Data ::
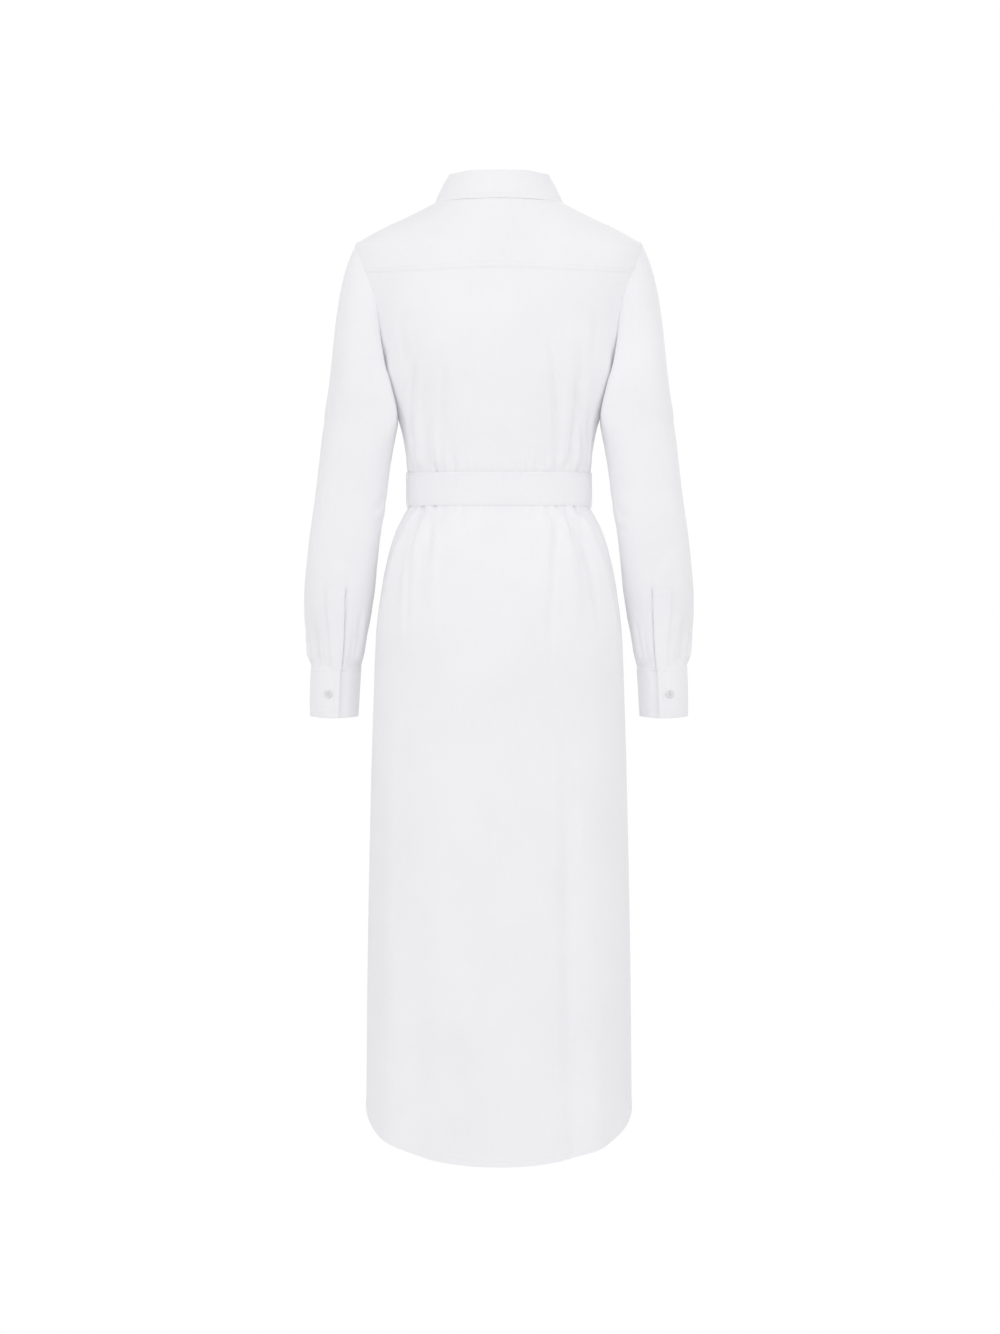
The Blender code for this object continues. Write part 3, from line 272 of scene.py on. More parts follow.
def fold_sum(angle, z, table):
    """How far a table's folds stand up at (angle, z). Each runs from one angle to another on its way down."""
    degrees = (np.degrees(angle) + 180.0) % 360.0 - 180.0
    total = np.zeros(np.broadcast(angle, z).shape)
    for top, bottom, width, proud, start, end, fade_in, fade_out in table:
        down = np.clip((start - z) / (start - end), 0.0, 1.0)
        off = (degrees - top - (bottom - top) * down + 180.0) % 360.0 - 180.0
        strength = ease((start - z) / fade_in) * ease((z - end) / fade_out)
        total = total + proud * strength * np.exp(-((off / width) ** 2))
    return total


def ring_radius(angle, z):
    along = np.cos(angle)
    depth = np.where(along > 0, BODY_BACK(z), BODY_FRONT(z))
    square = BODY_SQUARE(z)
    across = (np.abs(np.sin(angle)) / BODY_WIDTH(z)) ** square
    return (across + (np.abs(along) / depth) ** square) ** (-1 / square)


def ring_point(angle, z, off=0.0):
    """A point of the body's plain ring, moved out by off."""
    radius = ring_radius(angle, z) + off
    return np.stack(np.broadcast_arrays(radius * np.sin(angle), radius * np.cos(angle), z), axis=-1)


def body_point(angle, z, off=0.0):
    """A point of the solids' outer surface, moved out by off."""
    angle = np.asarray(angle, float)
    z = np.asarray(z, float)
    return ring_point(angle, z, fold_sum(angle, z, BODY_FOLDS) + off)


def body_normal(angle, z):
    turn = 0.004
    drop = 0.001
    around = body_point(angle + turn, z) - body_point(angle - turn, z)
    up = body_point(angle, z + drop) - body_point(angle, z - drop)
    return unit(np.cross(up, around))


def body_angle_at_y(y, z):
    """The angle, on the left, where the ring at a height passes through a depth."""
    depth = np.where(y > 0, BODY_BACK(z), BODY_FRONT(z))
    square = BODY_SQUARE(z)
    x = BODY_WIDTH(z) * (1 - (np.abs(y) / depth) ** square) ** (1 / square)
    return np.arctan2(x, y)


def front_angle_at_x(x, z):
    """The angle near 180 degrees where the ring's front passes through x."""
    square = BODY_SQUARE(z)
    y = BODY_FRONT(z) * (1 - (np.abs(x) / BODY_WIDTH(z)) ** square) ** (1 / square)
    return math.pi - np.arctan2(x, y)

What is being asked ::
Write out the full listing exactly as given.

Final answer ::
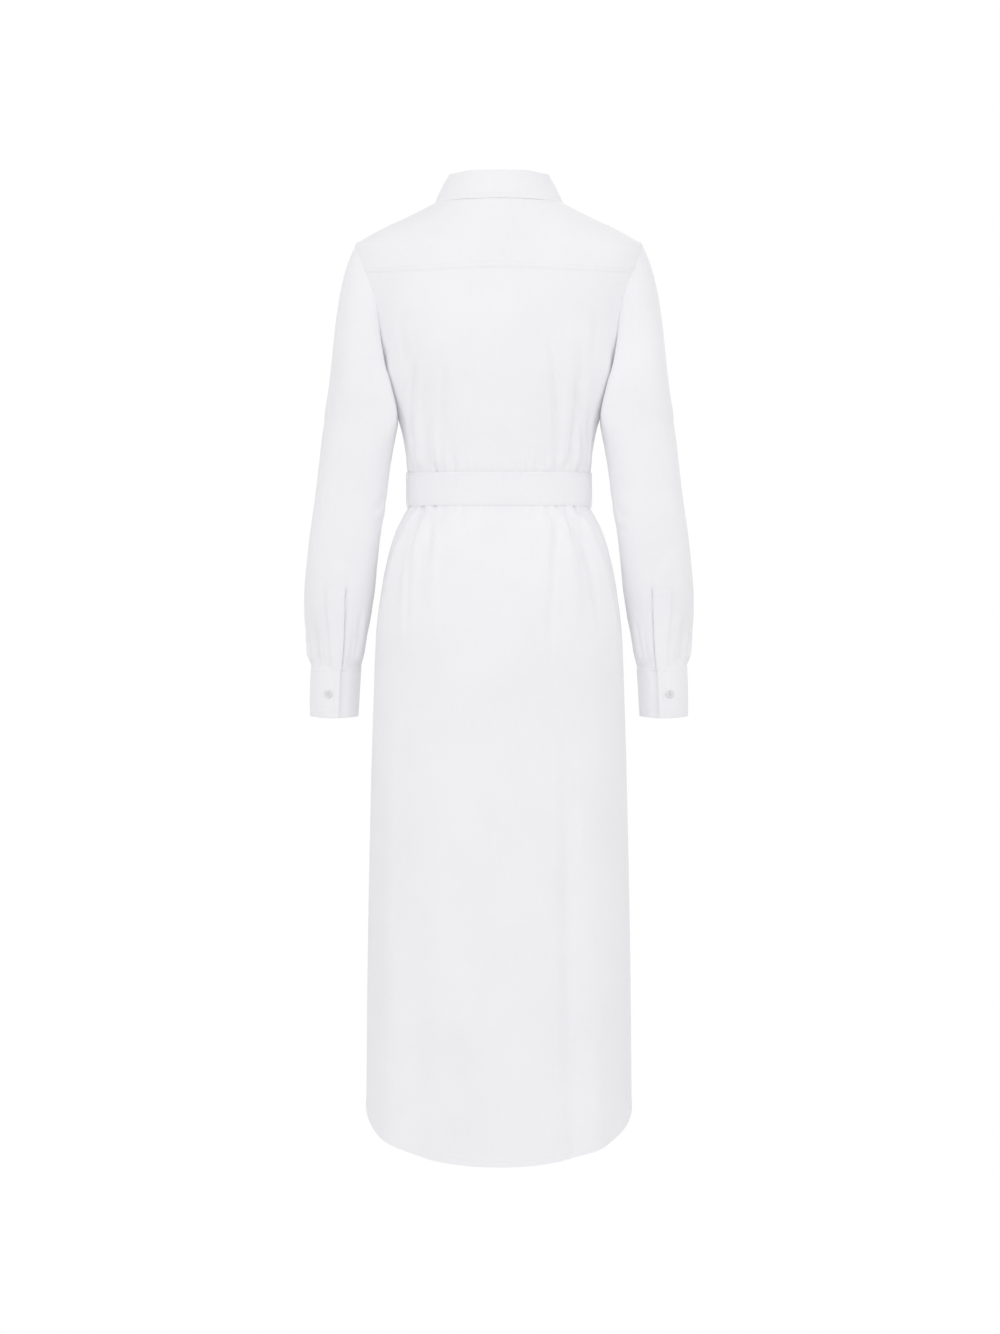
The Blender code for this object continues. Write part 3, from line 272 of scene.py on. More parts follow.
def fold_sum(angle, z, table):
    """How far a table's folds stand up at (angle, z). Each runs from one angle to another on its way down."""
    degrees = (np.degrees(angle) + 180.0) % 360.0 - 180.0
    total = np.zeros(np.broadcast(angle, z).shape)
    for top, bottom, width, proud, start, end, fade_in, fade_out in table:
        down = np.clip((start - z) / (start - end), 0.0, 1.0)
        off = (degrees - top - (bottom - top) * down + 180.0) % 360.0 - 180.0
        strength = ease((start - z) / fade_in) * ease((z - end) / fade_out)
        total = total + proud * strength * np.exp(-((off / width) ** 2))
    return total


def ring_radius(angle, z):
    along = np.cos(angle)
    depth = np.where(along > 0, BODY_BACK(z), BODY_FRONT(z))
    square = BODY_SQUARE(z)
    across = (np.abs(np.sin(angle)) / BODY_WIDTH(z)) ** square
    return (across + (np.abs(along) / depth) ** square) ** (-1 / square)


def ring_point(angle, z, off=0.0):
    """A point of the body's plain ring, moved out by off."""
    radius = ring_radius(angle, z) + off
    return np.stack(np.broadcast_arrays(radius * np.sin(angle), radius * np.cos(angle), z), axis=-1)


def body_point(angle, z, off=0.0):
    """A point of the solids' outer surface, moved out by off."""
    angle = np.asarray(angle, float)
    z = np.asarray(z, float)
    return ring_point(angle, z, fold_sum(angle, z, BODY_FOLDS) + off)


def body_normal(angle, z):
    turn = 0.004
    drop = 0.001
    around = body_point(angle + turn, z) - body_point(angle - turn, z)
    up = body_point(angle, z + drop) - body_point(angle, z - drop)
    return unit(np.cross(up, around))


def body_angle_at_y(y, z):
    """The angle, on the left, where the ring at a height passes through a depth."""
    depth = np.where(y > 0, BODY_BACK(z), BODY_FRONT(z))
    square = BODY_SQUARE(z)
    x = BODY_WIDTH(z) * (1 - (np.abs(y) / depth) ** square) ** (1 / square)
    return np.arctan2(x, y)


def front_angle_at_x(x, z):
    """The angle near 180 degrees where the ring's front passes through x."""
    square = BODY_SQUARE(z)
    y = BODY_FRONT(z) * (1 - (np.abs(x) / BODY_WIDTH(z)) ** square) ** (1 / square)
    return math.pi - np.arctan2(x, y)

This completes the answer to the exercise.